Suzan-Lori Parks wrote numerous songs for this play.  Just about every character has a song that expresses something about themselves.  Hester has a song called “My Vengeance” and even the Hunters have a song called “The Hunters Creed”.  These songs are often sung during a scene where the character will break off and sing.

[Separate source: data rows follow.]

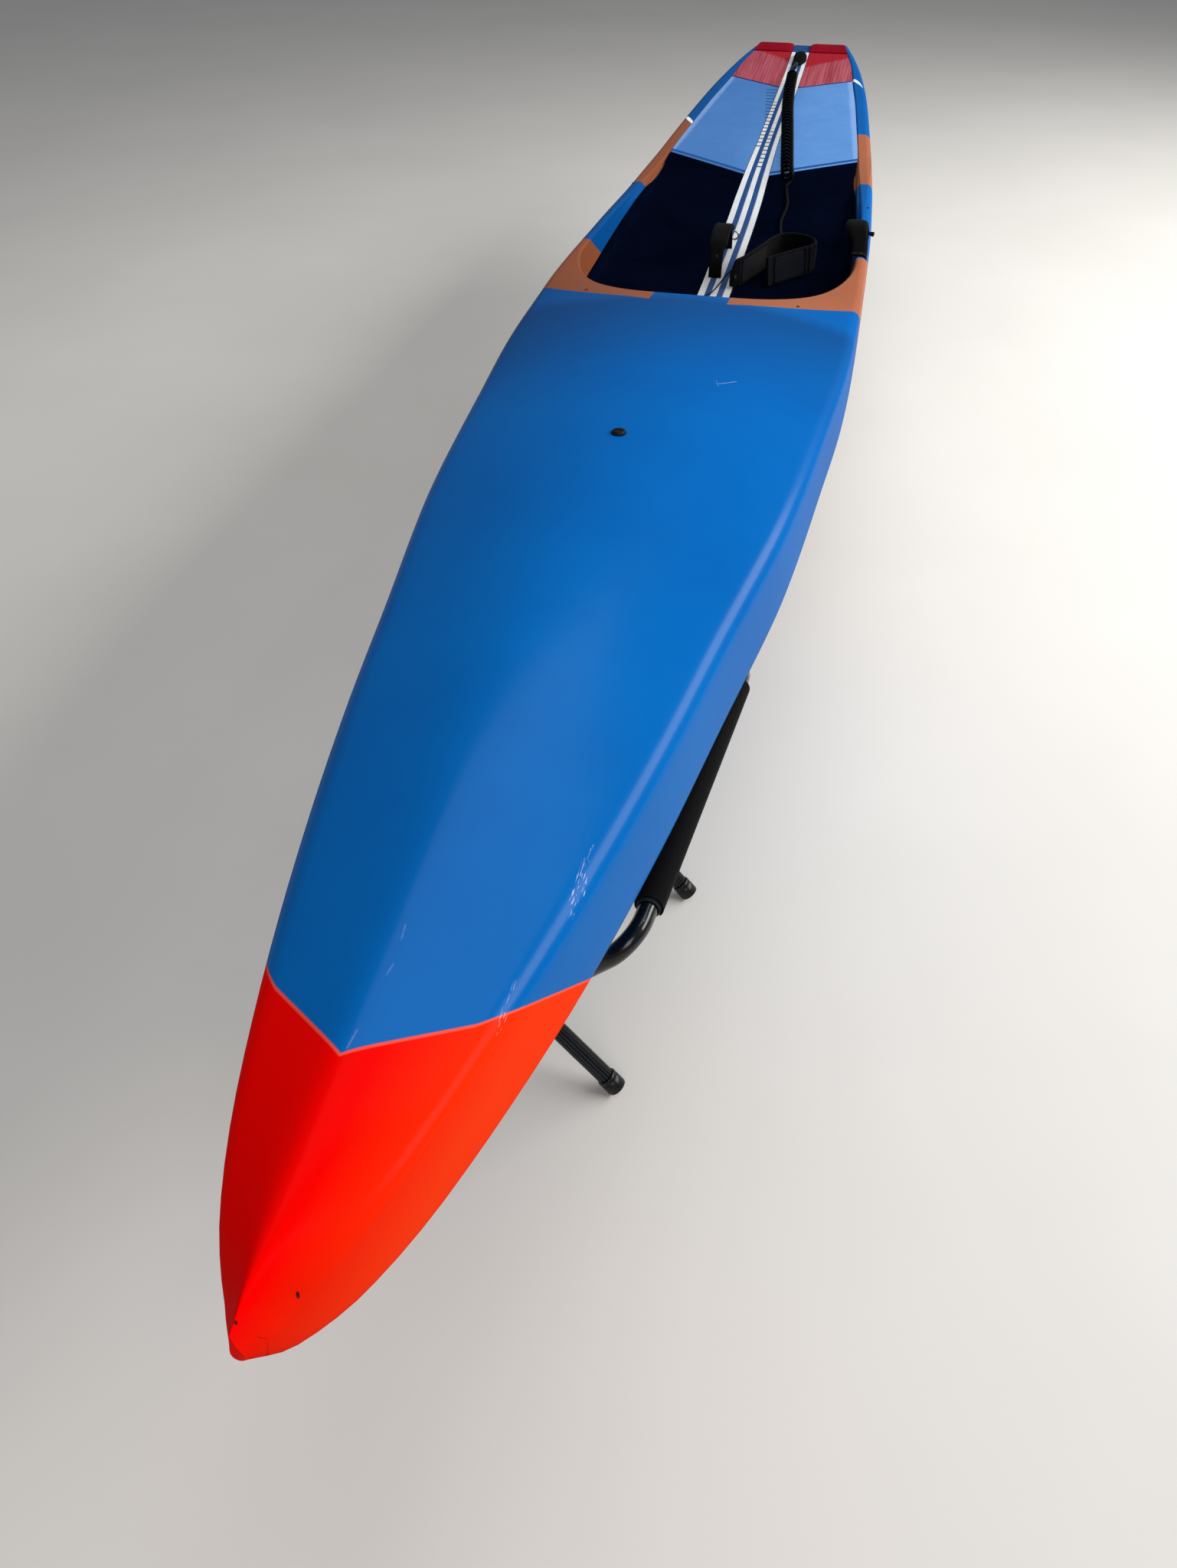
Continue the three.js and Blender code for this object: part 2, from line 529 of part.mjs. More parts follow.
const cuff = new THREE.ExtrudeGeometry(bandOutline(CUFF_ROUTE, CUFF.wall, 30), { depth: CUFF.height, bevelEnabled: false });
cuff.rotateY(-cuffTilt).translate(cuffBase.x, cuffBase.y, cuffBase.z + 1);
add('leash_cuff', cuff, 'grey');

// Folding stands. Each has a wide and a narrow U-shaped frame that cross on one pivot rod,
// foam on the top bars and a sling between them.
const STAND = {
  barHeight: 417, // centre of the padded bars above the floor
  barHalf: 208, // padded bars, from the stand's middle
  footHalf: 174, // feet, from the stand's middle
  wide: 284, // half the spacing of the wide frame's legs
  narrow: 196, // half the spacing of the narrow frame's legs
  bend: 43, // radius of the tube's bends
  padEnd: 59, // from a leg's centre line to the end of the foam on its bar
  tube: 12,
  leg: 12.5,
  foot: 14.5,
  foam: 15.5,
  joint: 0.33, // where the fluted leg begins, as a share of the way from bar to foot
};
const STANDS = [
  { name: 'front', s: 876, y: -15, turn: -5.9 },
  { name: 'rear', s: 3020, y: 0, turn: 0 },
];
const pivotHeight = (STAND.barHeight * STAND.footHalf) / (STAND.barHalf + STAND.footHalf);

// A point on a frame's leg: t is 0 at the bar and 1 at the floor, side 1 has its bar to port
const legPoint = (u, side, t) => new THREE.Vector3(
  u, side * (STAND.barHalf - (STAND.barHalf + STAND.footHalf) * t), STAND.barHeight * (1 - t));

function frameCurve(half, side) {
  const path = new THREE.CurvePath();
  const legLength = legPoint(0, side, 1).distanceTo(legPoint(0, side, 0));
  const bendShare = STAND.bend / legLength;
  const handleShare = bendShare * (1 - 0.5523); // a cubic curve's closest fit to a quarter circle
  const corner = (sign) => {
    const points = [legPoint(sign * half, side, bendShare), legPoint(sign * half, side, handleShare),
      legPoint(sign * (half - STAND.bend * (1 - 0.5523)), side, 0), legPoint(sign * (half - STAND.bend), side, 0)];
    return new THREE.CubicBezierCurve3(...(sign < 0 ? points : points.reverse()));
  };
  path.add(new THREE.LineCurve3(legPoint(-half, side, STAND.joint), legPoint(-half, side, bendShare)));
  path.add(corner(-1));
  path.add(new THREE.LineCurve3(legPoint(-(half - STAND.bend), side, 0), legPoint(half - STAND.bend, side, 0)));
  path.add(corner(1));
  path.add(new THREE.LineCurve3(legPoint(half, side, bendShare), legPoint(half, side, STAND.joint)));
  return path;
}

// A prism along a leg, whose foot end is level when level is true
function legPrism(u, side, from, to, outline, level = false) {
  const direction = legPoint(u, side, 1).sub(legPoint(u, side, 0)).normalize();
  const across = new THREE.Vector3(1, 0, 0);
  const outer = direction.clone().cross(across);
  const ring = (t) => outline.map(([a, b]) => legPoint(u, side, t).addScaledVector(across, a).addScaledVector(outer, b));
  const top = ring(from);
  const bottom = ring(to);
  if (level) {
    for (const p of bottom) p.addScaledVector(direction, -p.z / direction.z);
  }
  return loft([top, bottom]);
}

const ringOutline = (radius, sides, flute = 0) => Array.from({ length: sides }, (_, i) => {
  const a = (2 * Math.PI * i) / sides;
  const r = i % 2 ? radius - flute : radius;
  return [r * Math.cos(a), r * Math.sin(a)];
});

function addFrame(group, name, half, side) {
  add(`${name}_tube`, tube(frameCurve(half, side), STAND.tube, 30, 12), 'tube', group);
  const bar = half - STAND.padEnd;
  add(`${name}_foam`, sleeve(legPoint(-bar, side, 0), legPoint(bar, side, 0), STAND.tube + GAP, STAND.foam), 'foam', group);
  const share = 1 / (legPoint(0, side, 1).distanceTo(legPoint(0, side, 0)));
  for (const [end, sign] of [['front', 1], ['rear', -1]]) {
    const capLength = 34 * share;
    const leg = legPrism(sign * half, side, STAND.joint + GAP * share, 1 - capLength - GAP * share,
      ringOutline(STAND.leg, 16, 1.3));
    const hole = rod(new THREE.Vector3(sign * half - 30, 0, pivotHeight), new THREE.Vector3(sign * half + 30, 0, pivotHeight), 5.4, 12);
    add(`${name}_leg_${end}`, cut(leg, hole), 'fluted', group);
    add(`${name}_foot_${end}`, legPrism(sign * half, side, 1 - capLength, 1, ringOutline(STAND.foot, 16), true), 'black', group);
  }
}

function addSling(group, name, place) {
  const reach = STAND.barHalf - (STAND.foam + 2.3) * Math.SQRT1_2;
  const endHeight = STAND.barHeight + (STAND.foam + 2.3) * Math.SQRT1_2;
  const turn = THREE.MathUtils.degToRad(place.turn);
  const under = (u, v) => {
    const across = reach * (1 - 2 * u);
    const portShare = 1 - u;
    const frontEdge = THREE.MathUtils.lerp(STAND.narrow, STAND.wide, portShare) - STAND.padEnd - 3;
    const along = frontEdge * (1 - 2 * v);
    const x = along * Math.cos(turn) - across * Math.sin(turn);
    const y = place.y + along * Math.sin(turn) + across * Math.cos(turn);
    const keel = RIM + hullBottom(place.s - x, 0) - GAP;
    const taut = keel + (endHeight - keel) * Math.abs(1 - 2 * u) ** 1.3;
    const bottom = RIM + hullBottom(place.s - x, y) - GAP;
    return new THREE.Vector3(along, across, Math.min(taut, bottom) - 3);
  };
  add(`${name}_sling`, slab(16, 4, under, 3), 'webbing', group);
}

for (const place of STANDS) {
  const group = new THREE.Group();
  group.position.set(LENGTH / 2 - place.s, place.y, 0);
  group.rotation.z = THREE.MathUtils.degToRad(place.turn);
  addFrame(group, `${place.name}_stand_wide`, STAND.wide, 1);
  addFrame(group, `${place.name}_stand_narrow`, STAND.narrow, -1);
  const pivotEnd = STAND.wide + 22;
  const pivot = [-pivotEnd, pivotEnd].map((u) => new THREE.Vector3(u, 0, pivotHeight));
  add(`${place.name}_stand_pivot`, rod(...pivot, 5, 12), 'steel', group);
  addSling(group, `${place.name}_stand`, place);
  board.add(group);
}

export default board;
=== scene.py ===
# %% [markdown]
# # A race paddleboard on its two folding stands
#
# The board is a thin painted shell over light foam, with a sunken tray to stand in, foam grip
# pads in that tray, a coiled leash and two folding stands. This lesson dresses a fixed model of
# it. First the model is loaded. Its solids say where every piece goes, so nothing here moves them.

# %% Load the fixed model
import math

import bmesh
import bpy
import numpy as np
from mathutils import Matrix, Vector


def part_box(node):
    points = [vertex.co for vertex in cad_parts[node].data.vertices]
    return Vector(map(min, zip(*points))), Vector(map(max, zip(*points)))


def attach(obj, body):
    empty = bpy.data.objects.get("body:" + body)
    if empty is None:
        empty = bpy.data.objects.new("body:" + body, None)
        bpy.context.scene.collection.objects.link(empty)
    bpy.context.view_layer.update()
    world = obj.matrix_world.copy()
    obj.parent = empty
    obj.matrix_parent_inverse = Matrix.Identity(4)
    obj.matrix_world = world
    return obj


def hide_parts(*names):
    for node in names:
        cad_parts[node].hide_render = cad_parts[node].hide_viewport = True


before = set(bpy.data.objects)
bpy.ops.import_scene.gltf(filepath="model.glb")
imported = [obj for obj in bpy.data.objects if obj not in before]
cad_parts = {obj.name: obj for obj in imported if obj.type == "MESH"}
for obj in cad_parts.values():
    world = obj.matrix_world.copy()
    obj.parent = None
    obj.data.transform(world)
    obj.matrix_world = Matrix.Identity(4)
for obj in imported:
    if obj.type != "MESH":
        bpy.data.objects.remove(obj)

AHEAD, PORT, UP = Vector((1, 0, 0)), Vector((0, 1, 0)), Vector((0, 0, 1))
SIDES = (("port", 1), ("starboard", -1))
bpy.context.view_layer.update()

# %% [markdown]
# ## Measures shared with the solids
#
# A hull could be sculpted freely, but then its pads and strap would have to be fitted to it by eye.
# Here the shape comes from a table of stations, as on a boat builder's plan: s is the distance from
# the nose, and all heights are measured from the tray's rim. Everything that sits on the
# board reads the same table. The table is in millimetres, and the function at() turns it into metres.
# TICK is the spacing of the ruler on the strip, and CLEAR the gap left where one piece sits in
# another, and between a sling and the hull.

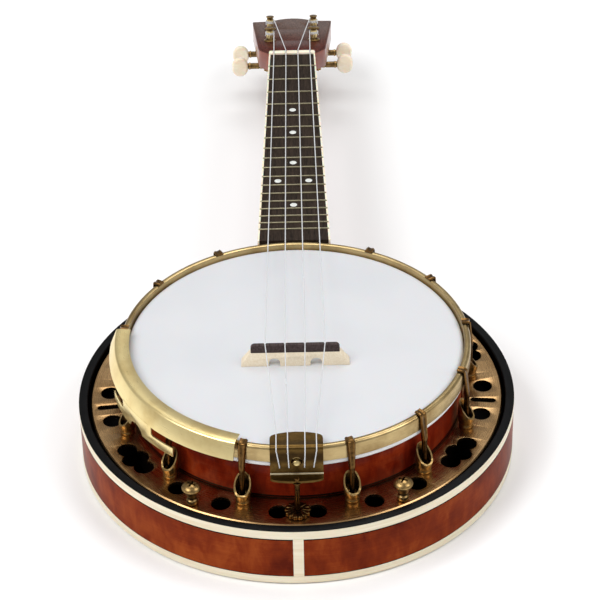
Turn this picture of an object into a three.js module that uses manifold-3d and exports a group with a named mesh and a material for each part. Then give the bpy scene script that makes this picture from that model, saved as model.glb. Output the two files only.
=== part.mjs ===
// A banjo ukulele with a resonator, in millimetres, +Z up, lying on its flat back.
// The pot is centred on the Z axis, the neck points along +Y and the tailpiece is at -Y.
// The origin is the centre of the resonator's back.

import * as THREE from 'three';
import { mergeVertices } from 'three/addons/utils/BufferGeometryUtils.js';
import Module from 'manifold-3d';

const wasm = await Module();
wasm.setup();

const degree = Math.PI / 180;

// General
const facetCount = 48;
const clearance = 0.3;
const overrun = 2;

// Resonator, whose wall stands a ring's width away from the rim
const ringWidth = 26.7;
const resonatorHeight = 39.3;
const backThickness = 5;
const wallThickness = 5.4;
const coveWidth = 5;
const bindingDepth = 1.6;
const topBindingHeight = 5.9;
const bottomBindingHeight = 5;
const bindingFloorGap = 0.4;
const edgeRingThickness = 1.5;
const edgeRingLip = 0.5;
const edgeRingBevel = 0.3;
const lugRadius = 6.8;
const lugOverlap = 0.6;

// Wooden rim
const rimRadius = 100;
const rimWall = 9;
const rimFloorGap = 11;
const rimHeight = 58.1;
const ledgeWidth = 3;
const bearingBevel = 1.5;
const bearingLand = 2;

// Flange and its cut-outs
const flangeDrop = 1.7;
const flangeThickness = 2;
const flangeGap = 2;
const cutoutHoleRadius = 5.8;
const tailHoleAngle = 5.6 * degree;
const screwHoleAngle = 7.4 * degree;
const slotHoleAngle = 7 * degree;
const slotLength = 15;
const slotWidth = 4.2;
const slotEndSteps = 4;
const lobeRadius = 4.9;
const lobeReach = 8;
const lobeSpread = 2.9;
const heelNotchInset = 1.7;
const heelNotchLand = 5.7;
const cutoutSides = 10;

// Drum head and the hoops
const skinThickness = 0.8;
const skinCorner = 2.2;
const skirtWall = 0.7;
const collarDepth = 12.2;
const fleshHoopHeight = 5.8;
const fleshHoopWidth = 2.7;
const hoopWidth = 3.9;
const hoopHeight = 9.6;
const hoopBevel = 1;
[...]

Here is one of the songs from the play:

Monster: "The Making of a Monster"

 "Youd think it'd be hard
 To make something horrid
 Its easy.

 Youd think it would take
 So much work to create
 The Devil Incarnate
 Its easy.

 The smallest seed grows to a tree
 A grain of sand pearls in an oyster
 A small bit of hate in a heart will inflate
 And that’s more so much more than enough
 To make you a Monster.

 Youd think itd be hard
 To make something horrid
 Its easy."

Productions
Premiere

Fucking A was originally produced by DiverseWorks for Infernal Bridgegroom Productions on February 24, 2000, in Houston, Texas. It was directed by Suzan-Lori Parks. The cast consisted of Tamarie Cooper, Amy Bruce, Charlie Scott, Amy Dickson, Andy Nelson, Troy Schulze, Lisa Marie Singerman, Cary Winscott, Keith Reynolds, Alexander Marchand, and Daniel Treadway.

Off-Broadway

It was presented Off-Broadway at the Public Theatre, opening on February 25, 2003.  Directed by Michael Greif, the cast consisted of Susan Blommaert, Bobby Cannavale, Mos Def, Peter Gerety, Jojo Gonzalez, Jesse Lenat, S. Epatha Merkerson, Manu Narayan, Chandler Parker, Daphne Rubin-Vega and Michole Briana White.

Off-Broadway

It was presented Off-Broadway at the Pershing Square Signature Center's Romulus Linney Courtyard Theatre, opening on August 22, 2017, in conjunction with Parks' play, In the Blood. These plays were presented as part of Residency One, a year-long artist residency at Signature Theatre.  Directed by Jo Bonney, the cast consisted of J. Cameron Barnett, Brandon Victor Dixon, Ben Horner, Joaquina Kalukango, Marc Kudisch, Christine Lahti, Ruibo Qian, Elizabeth Stanley, and Raphael Nash Thompson.